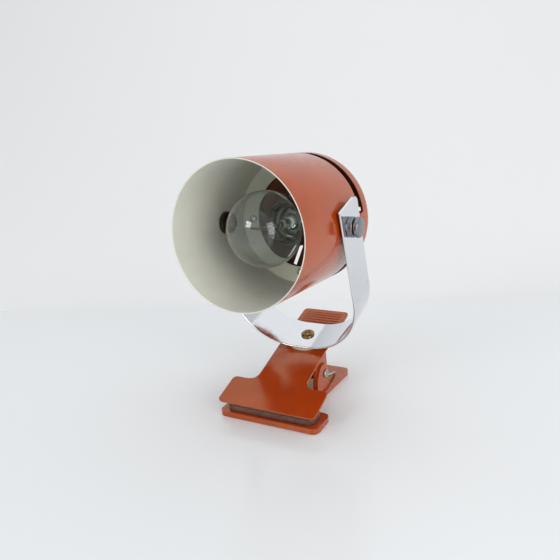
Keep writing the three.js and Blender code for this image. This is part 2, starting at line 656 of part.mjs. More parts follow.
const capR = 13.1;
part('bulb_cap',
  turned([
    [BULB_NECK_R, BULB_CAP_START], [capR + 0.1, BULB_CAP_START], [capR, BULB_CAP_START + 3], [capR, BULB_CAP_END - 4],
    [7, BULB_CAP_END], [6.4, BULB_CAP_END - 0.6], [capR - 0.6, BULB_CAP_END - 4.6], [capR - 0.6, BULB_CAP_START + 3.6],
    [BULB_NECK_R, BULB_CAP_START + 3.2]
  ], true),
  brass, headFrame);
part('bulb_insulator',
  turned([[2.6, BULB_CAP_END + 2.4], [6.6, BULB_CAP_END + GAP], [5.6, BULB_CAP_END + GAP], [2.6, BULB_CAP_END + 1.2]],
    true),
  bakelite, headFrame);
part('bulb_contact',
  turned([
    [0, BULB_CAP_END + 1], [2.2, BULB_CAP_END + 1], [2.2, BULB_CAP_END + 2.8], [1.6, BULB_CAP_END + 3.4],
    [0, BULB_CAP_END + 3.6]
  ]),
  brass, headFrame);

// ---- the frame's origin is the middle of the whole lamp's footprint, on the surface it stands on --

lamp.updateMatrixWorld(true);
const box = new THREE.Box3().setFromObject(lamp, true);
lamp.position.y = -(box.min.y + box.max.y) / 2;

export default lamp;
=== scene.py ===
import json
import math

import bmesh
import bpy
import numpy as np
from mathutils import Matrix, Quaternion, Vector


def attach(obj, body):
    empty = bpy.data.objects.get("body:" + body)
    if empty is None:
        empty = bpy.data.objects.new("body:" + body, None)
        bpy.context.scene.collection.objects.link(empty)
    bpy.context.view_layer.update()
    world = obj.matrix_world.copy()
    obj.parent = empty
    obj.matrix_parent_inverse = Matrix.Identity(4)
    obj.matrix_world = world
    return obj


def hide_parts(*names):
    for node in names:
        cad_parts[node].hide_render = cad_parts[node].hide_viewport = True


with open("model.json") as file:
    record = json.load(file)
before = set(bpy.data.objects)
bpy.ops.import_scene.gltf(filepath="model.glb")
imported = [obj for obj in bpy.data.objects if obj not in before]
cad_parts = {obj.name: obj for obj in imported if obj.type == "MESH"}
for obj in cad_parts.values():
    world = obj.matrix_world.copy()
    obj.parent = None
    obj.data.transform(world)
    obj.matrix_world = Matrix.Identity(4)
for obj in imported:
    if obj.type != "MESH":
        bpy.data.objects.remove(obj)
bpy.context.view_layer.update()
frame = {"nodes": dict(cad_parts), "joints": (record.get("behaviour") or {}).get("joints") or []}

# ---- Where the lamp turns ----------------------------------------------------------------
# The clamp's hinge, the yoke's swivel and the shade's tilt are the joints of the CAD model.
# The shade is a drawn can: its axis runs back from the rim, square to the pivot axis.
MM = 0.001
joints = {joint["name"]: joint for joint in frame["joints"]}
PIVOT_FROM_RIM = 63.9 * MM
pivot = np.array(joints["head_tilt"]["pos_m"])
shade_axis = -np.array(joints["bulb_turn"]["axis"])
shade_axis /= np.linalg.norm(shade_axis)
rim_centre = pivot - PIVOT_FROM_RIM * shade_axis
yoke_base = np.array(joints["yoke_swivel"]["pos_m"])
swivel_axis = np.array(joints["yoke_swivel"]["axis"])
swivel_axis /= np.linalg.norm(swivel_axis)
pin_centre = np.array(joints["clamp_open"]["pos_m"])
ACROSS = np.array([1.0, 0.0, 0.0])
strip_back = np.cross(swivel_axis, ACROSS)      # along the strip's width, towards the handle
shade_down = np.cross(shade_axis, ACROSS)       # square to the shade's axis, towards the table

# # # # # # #

• What is required: Write out every line of the data that holds the word "json".

• Result below:
import json
with open("model.json") as file:
    record = json.load(file)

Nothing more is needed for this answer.